DOI: 10.1558/equinox.42486

Blurb:

The Petras Kephala (Siteia, Crete) plateau was the focus in the Post-Palatial period of two geographically separate and functionally different complexes. Nevertheless, they were intimately related and contemporary. The southern complex was oriented around an ancestor veneration cult at an altar and a cenotaph and in the conspicuous drinking rituals held inside an imposing rectangular building. In the northern sector commemorative ceremonies were celebrated in an expansive rectangular sunken area with a theatrical backdrop on two sides. The open-air ceremonies and rituals held here included token communal feasting by the participants. The Rectangular Platform could have served as the dais for the community’s leader and close associates to view the activities and processions. The architectural adornment of these structures and spaces using various mnemonic devices was designed to send integrated, dominant messages of legitimacy, authority and group identity.

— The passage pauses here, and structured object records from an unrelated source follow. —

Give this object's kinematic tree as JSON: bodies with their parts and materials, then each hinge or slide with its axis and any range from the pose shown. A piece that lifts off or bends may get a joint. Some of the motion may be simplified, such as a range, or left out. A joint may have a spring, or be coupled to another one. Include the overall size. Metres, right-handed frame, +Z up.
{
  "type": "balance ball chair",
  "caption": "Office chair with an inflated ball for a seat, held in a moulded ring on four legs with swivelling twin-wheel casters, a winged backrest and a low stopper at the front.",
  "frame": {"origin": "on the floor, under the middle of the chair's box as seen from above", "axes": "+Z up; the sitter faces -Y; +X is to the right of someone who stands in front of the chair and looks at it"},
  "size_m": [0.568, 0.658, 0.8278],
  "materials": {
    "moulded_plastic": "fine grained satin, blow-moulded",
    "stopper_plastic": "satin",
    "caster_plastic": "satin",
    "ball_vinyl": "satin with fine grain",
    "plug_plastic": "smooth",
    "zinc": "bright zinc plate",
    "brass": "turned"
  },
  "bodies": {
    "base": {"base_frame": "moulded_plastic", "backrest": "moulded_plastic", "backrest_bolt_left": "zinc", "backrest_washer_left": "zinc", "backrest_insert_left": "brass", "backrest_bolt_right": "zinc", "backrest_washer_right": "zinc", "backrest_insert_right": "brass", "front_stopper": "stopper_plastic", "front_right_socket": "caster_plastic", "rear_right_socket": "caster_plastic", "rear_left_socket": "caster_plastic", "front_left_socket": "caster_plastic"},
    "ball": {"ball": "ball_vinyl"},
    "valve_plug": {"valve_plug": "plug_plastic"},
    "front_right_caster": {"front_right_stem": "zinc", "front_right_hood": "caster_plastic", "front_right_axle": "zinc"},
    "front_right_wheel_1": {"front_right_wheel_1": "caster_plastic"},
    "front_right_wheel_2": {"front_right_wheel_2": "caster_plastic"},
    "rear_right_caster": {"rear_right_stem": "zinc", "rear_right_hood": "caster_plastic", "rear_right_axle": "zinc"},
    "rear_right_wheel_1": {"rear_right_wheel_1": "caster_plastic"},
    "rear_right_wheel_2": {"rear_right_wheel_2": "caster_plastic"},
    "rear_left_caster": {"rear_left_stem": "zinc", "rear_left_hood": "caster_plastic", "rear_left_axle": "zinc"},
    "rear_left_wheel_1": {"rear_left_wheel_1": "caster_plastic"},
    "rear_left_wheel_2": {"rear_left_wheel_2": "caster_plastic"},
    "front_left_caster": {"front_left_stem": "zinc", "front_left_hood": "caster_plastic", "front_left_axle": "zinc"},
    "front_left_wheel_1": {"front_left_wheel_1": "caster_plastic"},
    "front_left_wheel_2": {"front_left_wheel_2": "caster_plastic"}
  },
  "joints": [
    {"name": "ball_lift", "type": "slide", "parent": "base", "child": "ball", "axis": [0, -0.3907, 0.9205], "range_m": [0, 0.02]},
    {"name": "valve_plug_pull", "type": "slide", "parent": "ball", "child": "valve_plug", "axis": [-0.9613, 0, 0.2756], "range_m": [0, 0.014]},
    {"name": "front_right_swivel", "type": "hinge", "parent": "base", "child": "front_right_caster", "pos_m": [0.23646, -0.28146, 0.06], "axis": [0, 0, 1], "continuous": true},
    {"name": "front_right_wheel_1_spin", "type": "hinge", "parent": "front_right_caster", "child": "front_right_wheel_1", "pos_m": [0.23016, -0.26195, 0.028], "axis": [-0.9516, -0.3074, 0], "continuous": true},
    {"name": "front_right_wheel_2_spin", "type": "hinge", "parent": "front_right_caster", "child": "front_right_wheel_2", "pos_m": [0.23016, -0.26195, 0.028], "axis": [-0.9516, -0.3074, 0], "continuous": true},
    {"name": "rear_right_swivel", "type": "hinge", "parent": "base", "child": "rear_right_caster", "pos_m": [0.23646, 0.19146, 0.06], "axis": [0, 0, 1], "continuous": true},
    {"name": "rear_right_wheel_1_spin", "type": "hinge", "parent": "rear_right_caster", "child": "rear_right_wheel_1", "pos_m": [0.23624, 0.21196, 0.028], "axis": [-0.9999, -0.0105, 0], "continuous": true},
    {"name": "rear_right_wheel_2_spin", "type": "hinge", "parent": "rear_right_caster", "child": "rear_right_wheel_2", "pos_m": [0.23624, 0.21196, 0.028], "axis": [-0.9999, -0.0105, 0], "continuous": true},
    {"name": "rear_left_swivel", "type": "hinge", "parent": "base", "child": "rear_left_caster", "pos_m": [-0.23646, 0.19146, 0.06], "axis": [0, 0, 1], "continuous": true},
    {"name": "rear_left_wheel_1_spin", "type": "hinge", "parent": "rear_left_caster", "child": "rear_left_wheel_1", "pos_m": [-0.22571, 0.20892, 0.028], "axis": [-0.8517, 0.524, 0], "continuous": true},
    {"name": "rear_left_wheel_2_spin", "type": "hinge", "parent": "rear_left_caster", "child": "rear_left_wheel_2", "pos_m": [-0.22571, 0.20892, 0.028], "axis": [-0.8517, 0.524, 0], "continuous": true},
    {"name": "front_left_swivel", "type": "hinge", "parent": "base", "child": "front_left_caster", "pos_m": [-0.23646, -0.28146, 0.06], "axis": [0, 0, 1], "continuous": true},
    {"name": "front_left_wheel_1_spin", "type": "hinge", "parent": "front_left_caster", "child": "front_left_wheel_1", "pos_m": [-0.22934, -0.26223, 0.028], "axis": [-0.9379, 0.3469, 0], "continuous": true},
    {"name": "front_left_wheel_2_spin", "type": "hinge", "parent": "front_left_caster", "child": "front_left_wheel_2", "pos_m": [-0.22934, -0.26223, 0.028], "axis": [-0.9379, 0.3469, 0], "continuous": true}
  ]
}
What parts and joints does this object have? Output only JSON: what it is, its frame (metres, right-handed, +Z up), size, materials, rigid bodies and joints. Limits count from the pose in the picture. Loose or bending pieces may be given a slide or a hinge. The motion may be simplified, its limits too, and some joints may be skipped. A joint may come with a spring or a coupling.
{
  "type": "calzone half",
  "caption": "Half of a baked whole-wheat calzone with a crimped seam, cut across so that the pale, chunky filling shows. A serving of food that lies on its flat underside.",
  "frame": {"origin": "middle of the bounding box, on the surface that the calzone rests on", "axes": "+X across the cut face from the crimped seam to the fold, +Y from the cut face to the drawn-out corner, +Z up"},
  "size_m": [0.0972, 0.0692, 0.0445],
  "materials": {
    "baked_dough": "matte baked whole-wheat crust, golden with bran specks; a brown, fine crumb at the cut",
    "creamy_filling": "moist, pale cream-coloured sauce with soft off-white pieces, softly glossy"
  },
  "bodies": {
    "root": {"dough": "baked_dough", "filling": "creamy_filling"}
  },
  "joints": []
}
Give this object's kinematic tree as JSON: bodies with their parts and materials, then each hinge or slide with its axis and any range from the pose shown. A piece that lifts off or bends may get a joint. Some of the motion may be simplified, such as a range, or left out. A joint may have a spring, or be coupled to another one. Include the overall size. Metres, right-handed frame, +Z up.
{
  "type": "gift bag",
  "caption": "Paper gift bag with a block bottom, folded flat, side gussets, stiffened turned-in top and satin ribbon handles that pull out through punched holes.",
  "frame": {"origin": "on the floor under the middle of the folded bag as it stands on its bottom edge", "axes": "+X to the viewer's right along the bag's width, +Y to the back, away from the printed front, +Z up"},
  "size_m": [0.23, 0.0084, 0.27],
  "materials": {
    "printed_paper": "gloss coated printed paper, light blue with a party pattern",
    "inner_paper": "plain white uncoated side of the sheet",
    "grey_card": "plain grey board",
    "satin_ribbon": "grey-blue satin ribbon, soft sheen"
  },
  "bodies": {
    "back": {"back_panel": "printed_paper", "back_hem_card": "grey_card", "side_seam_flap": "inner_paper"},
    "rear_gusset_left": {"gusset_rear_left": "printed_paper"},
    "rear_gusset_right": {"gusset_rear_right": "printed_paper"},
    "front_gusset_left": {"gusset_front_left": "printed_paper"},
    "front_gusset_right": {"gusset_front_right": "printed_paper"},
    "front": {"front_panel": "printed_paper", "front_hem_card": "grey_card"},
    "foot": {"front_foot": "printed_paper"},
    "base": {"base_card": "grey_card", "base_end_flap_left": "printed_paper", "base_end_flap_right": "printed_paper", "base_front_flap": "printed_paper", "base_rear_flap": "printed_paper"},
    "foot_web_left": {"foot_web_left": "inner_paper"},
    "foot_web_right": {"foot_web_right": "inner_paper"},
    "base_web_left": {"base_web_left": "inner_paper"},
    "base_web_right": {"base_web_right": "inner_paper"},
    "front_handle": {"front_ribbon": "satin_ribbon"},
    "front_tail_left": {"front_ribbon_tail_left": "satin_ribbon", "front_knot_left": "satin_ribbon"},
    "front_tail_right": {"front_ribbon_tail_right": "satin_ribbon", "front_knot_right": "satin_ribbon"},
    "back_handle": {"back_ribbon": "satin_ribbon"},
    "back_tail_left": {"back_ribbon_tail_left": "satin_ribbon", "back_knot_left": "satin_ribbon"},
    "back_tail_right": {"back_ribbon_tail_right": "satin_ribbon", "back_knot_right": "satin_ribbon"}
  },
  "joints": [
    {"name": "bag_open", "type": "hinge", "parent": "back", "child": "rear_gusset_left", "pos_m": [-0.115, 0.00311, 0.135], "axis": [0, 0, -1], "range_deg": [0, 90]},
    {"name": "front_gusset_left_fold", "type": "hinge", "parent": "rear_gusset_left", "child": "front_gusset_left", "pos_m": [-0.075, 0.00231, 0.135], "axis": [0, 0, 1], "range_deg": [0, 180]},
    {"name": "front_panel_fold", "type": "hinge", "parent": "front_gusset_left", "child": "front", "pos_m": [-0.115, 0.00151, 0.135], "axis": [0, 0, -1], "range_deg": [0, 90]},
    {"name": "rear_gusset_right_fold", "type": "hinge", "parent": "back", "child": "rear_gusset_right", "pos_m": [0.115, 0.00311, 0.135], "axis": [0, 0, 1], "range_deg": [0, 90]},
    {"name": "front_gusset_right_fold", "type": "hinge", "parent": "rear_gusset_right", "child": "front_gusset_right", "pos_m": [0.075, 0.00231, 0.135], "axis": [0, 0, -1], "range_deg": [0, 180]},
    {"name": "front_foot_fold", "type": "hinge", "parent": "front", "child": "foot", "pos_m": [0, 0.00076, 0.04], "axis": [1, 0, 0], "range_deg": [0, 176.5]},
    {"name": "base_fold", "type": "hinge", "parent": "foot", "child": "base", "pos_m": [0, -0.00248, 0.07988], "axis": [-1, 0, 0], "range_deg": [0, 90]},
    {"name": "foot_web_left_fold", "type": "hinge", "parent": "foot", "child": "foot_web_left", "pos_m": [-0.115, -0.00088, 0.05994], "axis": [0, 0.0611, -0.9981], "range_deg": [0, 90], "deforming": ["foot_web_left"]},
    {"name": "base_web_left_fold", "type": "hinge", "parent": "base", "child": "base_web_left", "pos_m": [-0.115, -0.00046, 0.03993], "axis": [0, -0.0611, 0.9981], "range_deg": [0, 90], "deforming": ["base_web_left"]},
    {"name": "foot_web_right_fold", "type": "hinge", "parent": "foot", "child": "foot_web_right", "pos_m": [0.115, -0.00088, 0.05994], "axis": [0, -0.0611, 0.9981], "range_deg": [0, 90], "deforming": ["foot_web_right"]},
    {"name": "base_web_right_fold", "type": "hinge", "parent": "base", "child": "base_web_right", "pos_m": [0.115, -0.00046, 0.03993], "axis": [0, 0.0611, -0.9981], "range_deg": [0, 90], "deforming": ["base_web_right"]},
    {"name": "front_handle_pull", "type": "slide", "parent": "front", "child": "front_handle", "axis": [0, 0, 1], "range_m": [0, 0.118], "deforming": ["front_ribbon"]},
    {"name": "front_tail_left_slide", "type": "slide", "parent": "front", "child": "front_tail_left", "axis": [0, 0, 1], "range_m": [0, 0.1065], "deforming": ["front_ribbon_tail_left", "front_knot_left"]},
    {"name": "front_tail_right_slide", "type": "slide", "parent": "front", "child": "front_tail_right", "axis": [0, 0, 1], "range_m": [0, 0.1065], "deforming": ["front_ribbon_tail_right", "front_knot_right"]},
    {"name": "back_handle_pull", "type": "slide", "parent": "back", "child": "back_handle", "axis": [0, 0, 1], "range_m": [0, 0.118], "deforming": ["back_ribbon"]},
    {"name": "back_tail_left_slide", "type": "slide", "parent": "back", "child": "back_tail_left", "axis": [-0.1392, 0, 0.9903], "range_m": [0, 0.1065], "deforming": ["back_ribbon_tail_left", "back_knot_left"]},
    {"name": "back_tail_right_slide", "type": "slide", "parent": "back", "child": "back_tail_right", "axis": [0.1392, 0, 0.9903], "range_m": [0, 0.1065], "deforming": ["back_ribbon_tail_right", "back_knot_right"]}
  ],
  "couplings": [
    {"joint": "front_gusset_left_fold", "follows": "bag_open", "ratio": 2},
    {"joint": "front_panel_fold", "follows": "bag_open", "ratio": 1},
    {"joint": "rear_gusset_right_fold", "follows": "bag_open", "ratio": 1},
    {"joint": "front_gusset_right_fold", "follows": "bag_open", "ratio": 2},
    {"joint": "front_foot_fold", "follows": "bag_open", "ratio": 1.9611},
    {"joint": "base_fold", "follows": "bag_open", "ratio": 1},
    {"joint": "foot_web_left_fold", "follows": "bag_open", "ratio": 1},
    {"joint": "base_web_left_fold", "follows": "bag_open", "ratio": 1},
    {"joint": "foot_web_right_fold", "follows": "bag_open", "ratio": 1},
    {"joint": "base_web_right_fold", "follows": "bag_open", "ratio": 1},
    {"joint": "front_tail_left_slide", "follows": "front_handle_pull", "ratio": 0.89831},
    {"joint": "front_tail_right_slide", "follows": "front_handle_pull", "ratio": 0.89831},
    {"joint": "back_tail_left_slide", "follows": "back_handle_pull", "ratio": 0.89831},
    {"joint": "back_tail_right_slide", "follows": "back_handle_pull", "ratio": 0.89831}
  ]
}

Crucial to the acceptance of these messages in the two complexes was the invention of a new memory landscape starting in LM IIIA2 for the community’s mixed Cretan and mainland population. This was crafted using the ideological foundations of the long- standing central authority of the Middle Minoan IIA - Late Minoan IB palace at Petras and the incorporation of specific value laden architectural forms and materials, commemorative ceremonies, ancestor veneration, ritual activities and feasting taken from the palace and the Neopalatial settlement. By imposing this upon the visible remnants of the Pre- and Protopalatial house tomb cemetery it revived key aspects of a persistent memory landscape there where the elites of Petras had vied for sociopolitical supremacy for a 1000 years.